REPUBLIKA.CO.ID, PARIS -- Menurut seorang ahli, Muslim di Prancis ditindas dan dianiaya hingga saat ini karena merupakan keturunan bangsa terjajah.
Dilansir di Anadolu Agency, Jumat (7/7/2023), Kepala penelitian di Pusat Penelitian Ilmiah Nasional Prancis Francois Burgat mengatakan komunitas Muslim Prancis telah mengalami stigmatisasi khusus selama beberapa dekade.
"Ada dua kategori kasus kebakaran yang ada di Prancis, mereka yang membakar barang-barang publik akhir-akhir ini, seperti bus dan sekolah, dan mereka yang selama beberapa dekade telah membakar ruang politik. Keduanya dikutuk," ujar dia.

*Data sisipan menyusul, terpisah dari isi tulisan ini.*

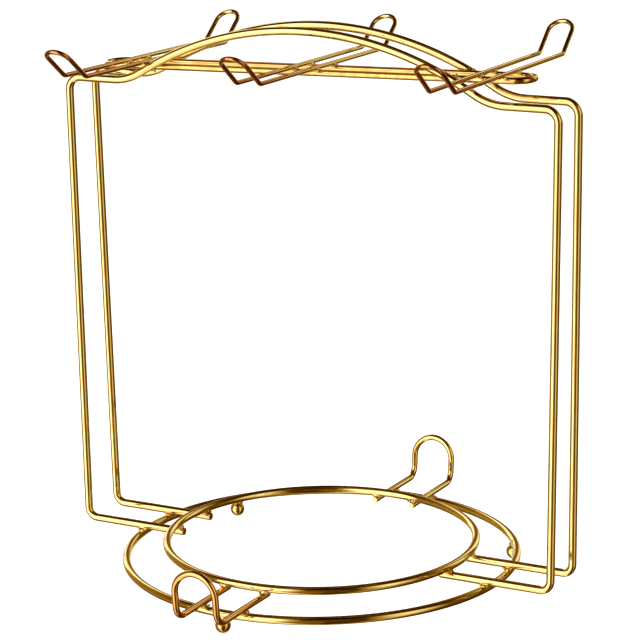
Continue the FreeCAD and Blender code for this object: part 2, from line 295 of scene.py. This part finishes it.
def make_rail():
    """The long narrow closed loop between the hoops."""
    wire = Wire("rail_loop", RAIL_WIRE, Vector((0, -RAIL_HALF_W, 0)), X)
    wire.run(RAIL_STRAIGHT)
    wire.bend(math.pi, RAIL_HALF_W, Z)
    wire.run(2 * RAIL_STRAIGHT)
    wire.bend(math.pi, RAIL_HALF_W, Z)
    wire.run(RAIL_STRAIGHT)
    return set_down(wire.finish(), on_rail((0, 0, 0)))


def make_hook(node):
    """A closed narrow loop across the rail, both ends bent up for a cup's handle."""
    half_run = HOOK_CORNER_Y - trim(HOOK_BEND, HOOK_RISE)
    wire = Wire(node, HOOK_WIRE, HOOK_HALF_W * X, Y)
    wire.run(half_run)
    raise_loop(wire, 1, HOOK_TIP, HOOK_RISE, HOOK_BEND, HOOK_HALF_W)
    wire.run(2 * half_run)
    raise_loop(wire, -1, HOOK_TIP, HOOK_RISE, HOOK_BEND, HOOK_HALF_W)
    wire.run(half_run)
    return set_down(wire.finish(), hook_placement(node))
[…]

Dia mengatakan masalah itu berasal dari persaingan agama antara dogma Muslim dan Kristen. "Menurut pendapat saya, umat Islam dianiaya di Prancis terutama karena mereka adalah keturunan penduduk terjajah. Generasi keempat dari keturunan tersebut akhirnya memiliki kapasitas untuk secara tegas mengklaim hak-hak warga negaranya dan menyatakan keinginan untuk mengambil bagian dalam mengukir sejarah hubungan Prancis dengan negara-negara leluhurnya,” kata dia.
Burgat lebih lanjut mengatakan warga negara Prancis yang berasal dari Afrika non-Muslim dikecualikan dengan cara yang sama. "Semua yang menyuarakan dukungan untuk hak-hak minoritas sedang didiskreditkan sebagai Islamis jika mereka Muslim, dan sebagai rasialis jika mereka non-Muslim Afrika," kata dia.
Provokasi berlipat ganda dalam tiga tahun terutama ketika Presiden Emmanuel Macron memperhatikan dia harus bersaing dengan sayap kanan untuk terpilih kembali. Ditanya tentang kemungkinan solusi untuk meredam kehebohan saat ini, Burgat mengatakan institusi yang mengendalikan unit penegakan hukum dapat diperkuat.
"Wilayah kerja jauh lebih luas dari itu, Prancis yang beragam harus melihat legitimasi dan haknya dipulihkan, atau bahkan ditegakkan," kata dia.